A course-friendly way to teach this: project-based learning with explicit roles. For example, assign students to collaborate on a shared document or presentation using Google Workspace or Microsoft Teams, but require:

  • Defined file ownership and permission checks
  • “Cite your sources” rules for any claims or images
  • A short digital etiquette reflection (what tone did we use and why?)
  • A privacy mini-check (what information is in the shared link?)

I’ve also seen digital portfolios work well for older students. It forces them to connect online actions with professional identity—not in a scary way, but in a “here’s how it looks” way.

FAQs


Digital citizenship education helps students build responsible online habits—safety, privacy awareness, respectful communication, and basic digital ethics. It also gives them language and routines for handling real online issues, which supports a safer and more respectful school community.


Some widely used and trusted sources include ISTE, PBS LearningMedia, Common Sense Media, Google’s Be Internet Awesome, and iCanHelp. These organizations provide classroom-ready lessons, videos, and activities designed for different age groups.

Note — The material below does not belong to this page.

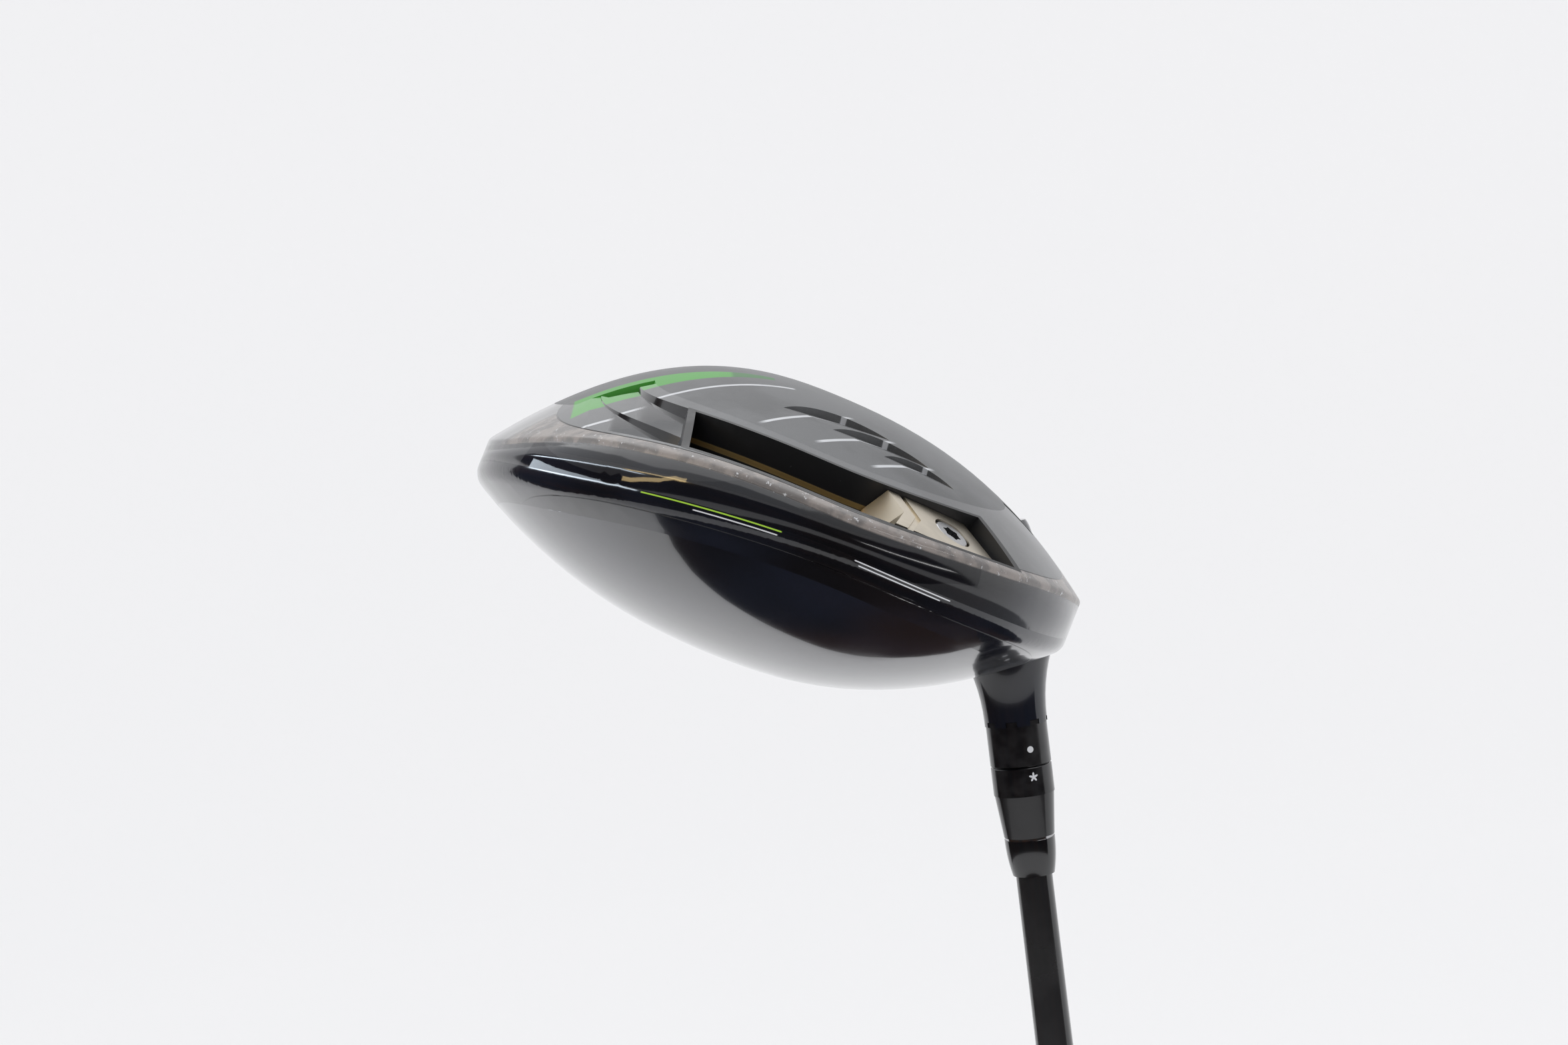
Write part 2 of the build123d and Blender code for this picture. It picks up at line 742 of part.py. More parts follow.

AI shows up mainly in two ways: (1) helping students learn to recognize misinformation, synthetic media, and harmful patterns, and (2) using AI-enabled features in some platforms to personalize learning or flag potential issues. The key is using AI as a support tool—then having students and educators verify context with human judgment.


It supports career readiness by teaching practical skills employers value: professional online communication, responsible privacy and security habits, ethical collaboration, and the ability to evaluate information credibility. Students learn how their online choices affect teamwork, reputation, and decision-making.